» **ROWS**
>> start

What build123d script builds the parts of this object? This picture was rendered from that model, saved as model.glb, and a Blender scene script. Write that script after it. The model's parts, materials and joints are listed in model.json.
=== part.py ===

>> end
>> start

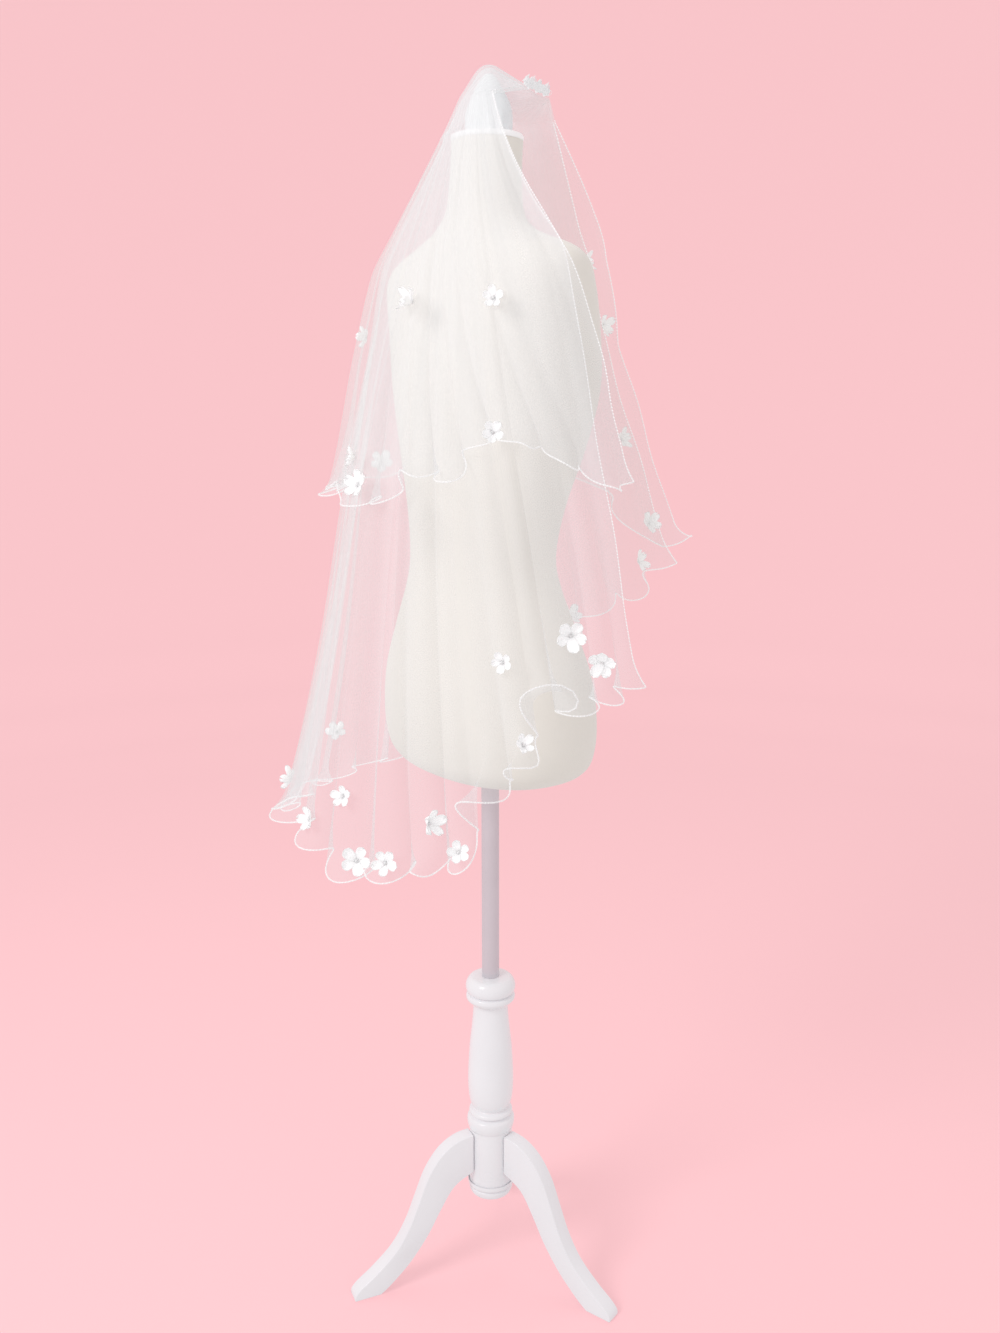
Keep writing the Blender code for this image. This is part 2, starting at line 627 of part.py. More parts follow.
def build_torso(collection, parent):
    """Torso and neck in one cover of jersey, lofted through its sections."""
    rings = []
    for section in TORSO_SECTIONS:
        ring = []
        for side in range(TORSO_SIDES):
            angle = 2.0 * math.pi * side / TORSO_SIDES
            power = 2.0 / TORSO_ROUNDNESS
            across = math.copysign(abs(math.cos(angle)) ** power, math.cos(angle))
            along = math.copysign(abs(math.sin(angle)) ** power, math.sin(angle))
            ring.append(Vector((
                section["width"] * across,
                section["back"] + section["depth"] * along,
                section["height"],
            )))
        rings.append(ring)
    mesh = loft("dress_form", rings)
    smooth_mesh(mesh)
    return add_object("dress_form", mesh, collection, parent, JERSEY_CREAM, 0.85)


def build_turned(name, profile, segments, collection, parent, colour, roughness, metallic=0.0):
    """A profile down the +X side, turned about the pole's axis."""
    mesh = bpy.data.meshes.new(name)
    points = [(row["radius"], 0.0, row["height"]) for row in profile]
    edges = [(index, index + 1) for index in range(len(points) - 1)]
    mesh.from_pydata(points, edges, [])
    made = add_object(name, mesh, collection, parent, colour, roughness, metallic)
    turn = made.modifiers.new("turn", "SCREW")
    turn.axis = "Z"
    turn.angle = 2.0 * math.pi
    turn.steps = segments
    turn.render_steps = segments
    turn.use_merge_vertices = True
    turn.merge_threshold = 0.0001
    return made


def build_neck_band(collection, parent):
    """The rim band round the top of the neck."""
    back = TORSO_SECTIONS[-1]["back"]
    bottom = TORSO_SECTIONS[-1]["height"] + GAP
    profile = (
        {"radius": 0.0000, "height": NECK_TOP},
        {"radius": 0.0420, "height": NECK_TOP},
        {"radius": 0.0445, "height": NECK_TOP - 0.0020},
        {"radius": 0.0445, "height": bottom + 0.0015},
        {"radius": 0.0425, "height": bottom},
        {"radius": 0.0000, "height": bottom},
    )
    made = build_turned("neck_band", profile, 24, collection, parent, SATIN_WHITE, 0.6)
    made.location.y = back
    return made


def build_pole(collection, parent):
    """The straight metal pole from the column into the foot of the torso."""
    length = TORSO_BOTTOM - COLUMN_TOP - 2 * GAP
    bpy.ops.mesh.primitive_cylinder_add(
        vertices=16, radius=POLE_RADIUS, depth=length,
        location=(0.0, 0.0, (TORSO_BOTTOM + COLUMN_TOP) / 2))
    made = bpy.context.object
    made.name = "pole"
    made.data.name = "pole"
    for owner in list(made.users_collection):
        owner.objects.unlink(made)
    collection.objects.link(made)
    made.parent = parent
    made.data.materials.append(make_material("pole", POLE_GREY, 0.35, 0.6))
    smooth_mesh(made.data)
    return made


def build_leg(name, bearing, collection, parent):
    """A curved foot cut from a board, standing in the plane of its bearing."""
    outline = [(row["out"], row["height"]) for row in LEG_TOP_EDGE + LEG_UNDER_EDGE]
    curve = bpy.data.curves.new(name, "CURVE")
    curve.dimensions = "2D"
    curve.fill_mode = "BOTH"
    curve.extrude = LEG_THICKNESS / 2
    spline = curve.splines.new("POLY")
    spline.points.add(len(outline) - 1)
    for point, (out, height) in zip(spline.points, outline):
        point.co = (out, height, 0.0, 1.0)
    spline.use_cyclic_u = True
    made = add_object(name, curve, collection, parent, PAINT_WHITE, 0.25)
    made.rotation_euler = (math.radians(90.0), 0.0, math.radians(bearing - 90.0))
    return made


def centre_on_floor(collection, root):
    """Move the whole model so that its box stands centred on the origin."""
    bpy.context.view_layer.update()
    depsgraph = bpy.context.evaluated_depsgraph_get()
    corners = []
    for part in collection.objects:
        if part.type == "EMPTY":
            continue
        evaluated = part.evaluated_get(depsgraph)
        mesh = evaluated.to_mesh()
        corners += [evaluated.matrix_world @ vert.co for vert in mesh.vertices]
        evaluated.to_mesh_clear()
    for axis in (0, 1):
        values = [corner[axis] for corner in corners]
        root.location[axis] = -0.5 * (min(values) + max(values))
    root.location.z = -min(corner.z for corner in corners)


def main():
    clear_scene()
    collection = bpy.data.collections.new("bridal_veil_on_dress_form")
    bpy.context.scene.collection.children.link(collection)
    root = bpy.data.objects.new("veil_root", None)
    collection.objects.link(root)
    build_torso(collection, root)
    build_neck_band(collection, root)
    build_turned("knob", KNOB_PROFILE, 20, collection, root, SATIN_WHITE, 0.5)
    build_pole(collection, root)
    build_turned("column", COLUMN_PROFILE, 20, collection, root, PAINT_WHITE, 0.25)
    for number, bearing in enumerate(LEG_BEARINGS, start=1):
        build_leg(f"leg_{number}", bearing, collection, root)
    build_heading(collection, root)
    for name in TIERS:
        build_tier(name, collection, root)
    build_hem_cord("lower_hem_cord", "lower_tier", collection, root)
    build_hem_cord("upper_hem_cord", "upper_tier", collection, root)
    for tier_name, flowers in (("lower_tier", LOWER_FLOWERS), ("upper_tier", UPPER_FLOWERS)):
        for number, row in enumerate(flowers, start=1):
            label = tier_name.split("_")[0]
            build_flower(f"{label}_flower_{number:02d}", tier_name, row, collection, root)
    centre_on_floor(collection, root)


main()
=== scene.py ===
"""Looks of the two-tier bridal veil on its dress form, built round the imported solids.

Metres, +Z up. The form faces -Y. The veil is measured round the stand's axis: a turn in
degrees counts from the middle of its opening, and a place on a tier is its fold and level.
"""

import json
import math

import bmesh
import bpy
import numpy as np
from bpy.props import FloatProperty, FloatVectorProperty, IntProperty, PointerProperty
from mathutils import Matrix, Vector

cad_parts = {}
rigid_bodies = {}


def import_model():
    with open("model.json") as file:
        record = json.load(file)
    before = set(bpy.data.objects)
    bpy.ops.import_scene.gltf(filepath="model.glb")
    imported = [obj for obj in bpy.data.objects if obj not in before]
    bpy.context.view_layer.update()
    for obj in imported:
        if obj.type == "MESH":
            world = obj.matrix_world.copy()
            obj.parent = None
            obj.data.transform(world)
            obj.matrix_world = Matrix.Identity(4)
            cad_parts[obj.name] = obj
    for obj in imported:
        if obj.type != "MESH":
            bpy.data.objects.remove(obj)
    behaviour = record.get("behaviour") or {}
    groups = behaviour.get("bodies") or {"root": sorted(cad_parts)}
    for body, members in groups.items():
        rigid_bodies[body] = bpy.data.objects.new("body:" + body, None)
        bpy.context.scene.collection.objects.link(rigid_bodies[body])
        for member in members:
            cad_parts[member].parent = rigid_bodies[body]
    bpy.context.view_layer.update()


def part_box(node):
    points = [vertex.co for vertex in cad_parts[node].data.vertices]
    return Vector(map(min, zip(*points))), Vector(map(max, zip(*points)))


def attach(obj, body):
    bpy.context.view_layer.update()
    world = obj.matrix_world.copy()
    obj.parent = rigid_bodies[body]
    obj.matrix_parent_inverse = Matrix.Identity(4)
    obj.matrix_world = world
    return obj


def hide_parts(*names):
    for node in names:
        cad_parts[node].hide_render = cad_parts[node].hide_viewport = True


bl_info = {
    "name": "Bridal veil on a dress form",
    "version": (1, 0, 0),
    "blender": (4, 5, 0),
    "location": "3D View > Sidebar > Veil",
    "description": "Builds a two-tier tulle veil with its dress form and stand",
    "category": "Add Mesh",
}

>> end

» **WHAT TO WORK ON**
Transcribe, exactly and exclusively, the run of lines that opens with the line bearing "Keep writing the" and closes with the line bearing "parent, JERSEY_CREAM, 0.85)".

» **ANSWER TO THIS PROBLEM**
Keep writing the Blender code for this image. This is part 2, starting at line 627 of part.py. More parts follow.
def build_torso(collection, parent):
    """Torso and neck in one cover of jersey, lofted through its sections."""
    rings = []
    for section in TORSO_SECTIONS:
        ring = []
        for side in range(TORSO_SIDES):
            angle = 2.0 * math.pi * side / TORSO_SIDES
            power = 2.0 / TORSO_ROUNDNESS
            across = math.copysign(abs(math.cos(angle)) ** power, math.cos(angle))
            along = math.copysign(abs(math.sin(angle)) ** power, math.sin(angle))
            ring.append(Vector((
                section["width"] * across,
                section["back"] + section["depth"] * along,
                section["height"],
            )))
        rings.append(ring)
    mesh = loft("dress_form", rings)
    smooth_mesh(mesh)
    return add_object("dress_form", mesh, collection, parent, JERSEY_CREAM, 0.85)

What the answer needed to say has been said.